Arizona would have paid much more for Hoyer now versus anything the Browns will get in the offseason if they had his rights. Since Hoyer will be a free agent, Cleveland would actually be turning nothing into something.

Eliminating the trade deadline also gives hope to fans like Arizona. Despite a roster ravaged by injuries, the Cardinals earned a playoff spot. How is it good for NFL playoff ratings to send a team to the playoffs starting their fourth-string rookie quarterback? If the Cardinals are down 21-0 twenty minutes into the game, everybody loses.

The fear standpoint isn’t a strong argument because there are also difficult prerequisites to work around making major deals a huge undertaking. It’s a near impossibility a player as good as Watt could fit under Atlanta’s salary cap. That’s not a reason to stay with the status quo. If a GM can find a way to make it work, why should an organization be hamstrung just because of an arbitrary rule forbidding trades? Anything that eliminates creativity in any line of work should not exist.

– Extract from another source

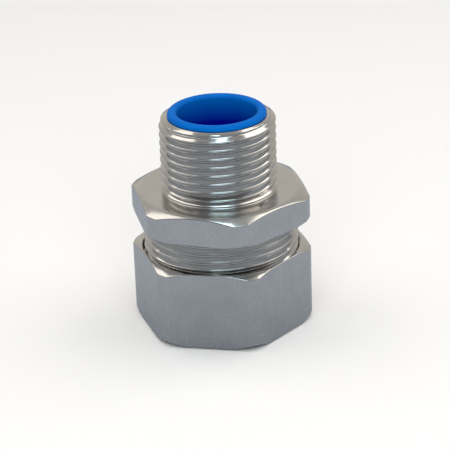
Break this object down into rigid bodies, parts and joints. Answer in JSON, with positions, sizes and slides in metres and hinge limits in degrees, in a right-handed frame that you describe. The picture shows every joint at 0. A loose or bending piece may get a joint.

A team like Houston wouldn’t be in a hurry to trade a player like Watt. The public relations hit, compensation requested and salary cap ramifications on the accepting team would be such a hindrance that this isn’t an idea to be feared that it will happen on a regular basis.

It is a Hoyer situation in which the idea makes the most sense. The Cardinals are a playoff team with a terrible situation at quarterback caused by something completely out of their control. The Browns are a team that gave up on going to the 2014 playoffs because they believe in pre-conceived hype. Hoyer is not a Hall of Fame-quality injection at the end of the season to be feared by other teams. Cleveland would pick up draft picks from a desperate team to make it’s team more competitive next year.

I have always declared the rule forbidding the kicking team to advance an onside kick as the dumbest rule in sports. That opinion is amended and the onside kick rule has been demoted to number two in my personal rankings.

The dumbest rule in sports is having a regular season trade deadline in the NFL.